Unfortunately I have to stop here. I have a strategy to trade the actual announcement, but I am not willing to reveal it. I hope the comments to date have been of help.
The main message (the big picture) is
1. "find a logical way to approach the markets"
2. "find a logical way to view the data"
3. "prepare yourself prior to the open"
4. "plan your trades based on what you expect the market to do"
5. "if the market does what you expect....execute with discipline"
6. "if the market surprises you....adapt and change your plan"
7. "when you get into a profitable trade, hold it.
8. "when you get into a loser....honor your stops.
A retail trader can do some of these things, but is inconsistent. This inconsistent behavior can often be attributed to lack of discipline and/or lack of emtional control. A professional does all of it (and a little more) consistently. If you understand this, one way to "get there" is to make a check list and move methodically through it, until you have each point under control.
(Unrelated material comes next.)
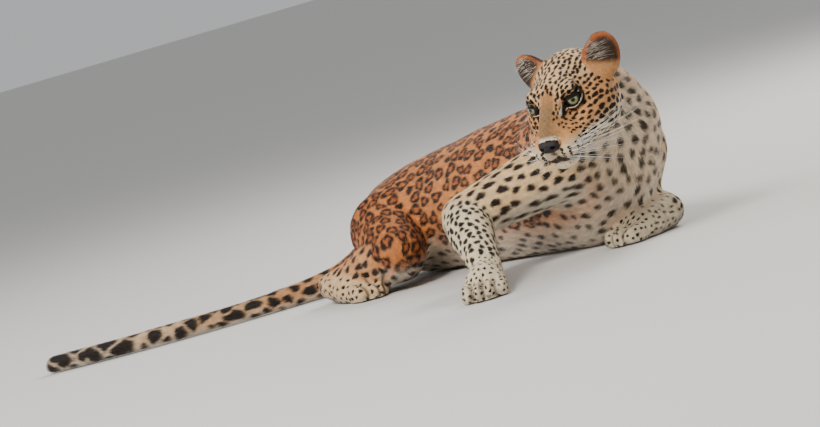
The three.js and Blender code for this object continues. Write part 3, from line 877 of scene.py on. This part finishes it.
def bent_hairs(name, material, root, way, bend, length, radius):
    """Long single hairs: tapered three-sided rods that bend as they run."""
    steps = 8
    t = np.linspace(0, 1, steps)[None, :, None]
    way = unit(way)
    path = root[:, None] + way[:, None] * (length[:, None, None] * t) + bend[:, None] * (t**2)
    across = unit(np.cross(way, np.array([0.1, 0.2, 1.0])))
    other = np.cross(way, across)
    turn = np.arange(3) * 2 * math.pi / 3
    ring = across[:, None, None] * np.cos(turn)[None, None, :, None]
    ring = ring + other[:, None, None] * np.sin(turn)[None, None, :, None]
    thick = radius * (1 - 0.88 * t[..., None])
    points = (path[:, :, None] + ring * thick).reshape(-1, 3)
    points[:, 2] = np.maximum(points[:, 2], HAIR_FLOOR)
    mesh = bpy.data.meshes.new(name)
    form = []
    for base in range(0, len(root) * steps * 3, steps * 3):
        for s in range(steps - 1):
            low = base + s * 3
            for k in range(3):
                n = (k + 1) % 3
                form.append((low + k, low + n, low + 3 + n, low + 3 + k))
        form.append((base + 2, base + 1, base))
        last = base + (steps - 1) * 3
        form.append((last, last + 1, last + 2))
    mesh.from_pydata(points.tolist(), [], form)
    mesh.shade_smooth()
    mesh.materials.append(material)
    piece = in_scene(name, mesh)
    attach(piece, "root")


# The finishes of coat, skin and long hairs.
def new_material(name, roughness):
    """A material with its nodes and its shader."""
    material = bpy.data.materials.new(name)
    material.use_nodes = True
    shader = material.node_tree.nodes["Principled BSDF"]
    shader.inputs["Roughness"].default_value = roughness
    return material, material.node_tree, shader


def step(tree, kind, inputs, operation=None):
    """One shader node, each input set to a value or linked to an earlier node's output."""
    node = tree.nodes.new("ShaderNode" + kind)
    if operation:
        node.operation = operation
    feed(tree, node, inputs)
    return node


def feed(tree, node, inputs):
    """Sets or links a node's inputs."""
    for name, value in inputs.items():
        if isinstance(value, bpy.types.NodeSocket):
            tree.links.new(value, node.inputs[name])
        else:
            node.inputs[name].default_value = value


def place_in_mesh(tree):
    return step(tree, "TexCoord", {}).outputs["Object"]


def colour_steps(tree, value, stops):
    """A colour for each value, blended between stops of position and colour."""
    ramp = step(tree, "ValToRGB", {"Fac": value})
    points = ramp.color_ramp.elements
    points[1].position = stops[-1][0]
    points[0].position = stops[0][0]
    for position, _ in stops[1:-1]:
        points.new(position)
    for point, (_, colour) in zip(points, stops):
        point.color = (*colour, 1)
    return ramp.outputs["Color"]


def coat_colour(tree, shader):
    """Takes the base colour from the points of the mesh."""
    colour = step(tree, "Attribute", {})
    colour.attribute_name = "coat_colour"
    feed(tree, shader, {"Base Color": colour.outputs["Color"]})


def fur_material():
    material, tree, shader = new_material("short_fur", 0.62)
    coat_colour(tree, shader)
    shader.inputs["Specular IOR Level"].default_value = 0.28
    shader.inputs["Sheen Weight"].default_value = 0.12
    shader.inputs["Sheen Roughness"].default_value = 0.5
    return material


def skin_material():
    material, tree, shader = new_material("under_fur", 0.85)
    coat_colour(tree, shader)
    grain = step(tree, "TexNoise", {"Vector": place_in_mesh(tree), "Scale": 900})
    bump = step(tree, "Bump", {"Height": grain.outputs["Fac"], "Strength": 0.5, "Distance": 0.0008})
    feed(tree, shader, {"Normal": bump.outputs["Normal"]})
    shader.inputs["Specular IOR Level"].default_value = 0.2
    return material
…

At this point is it probably a good idea for the moderator to close the thead.
Once you orient yourself to the market on the longer term, you assume that the odds favor one side more than the other.
In this case we believe that the odds favor the long side. Although we take trades on both sides we may size our long positions bigger and we may give them more wiggle room (bigger stops).
One method that works consistently well is to combine signals from several methods to find an entry. When two or more of these signals occur in close physical relationship to each other we believe that the chances of success are increased, because there are likely to be more traders on the trade.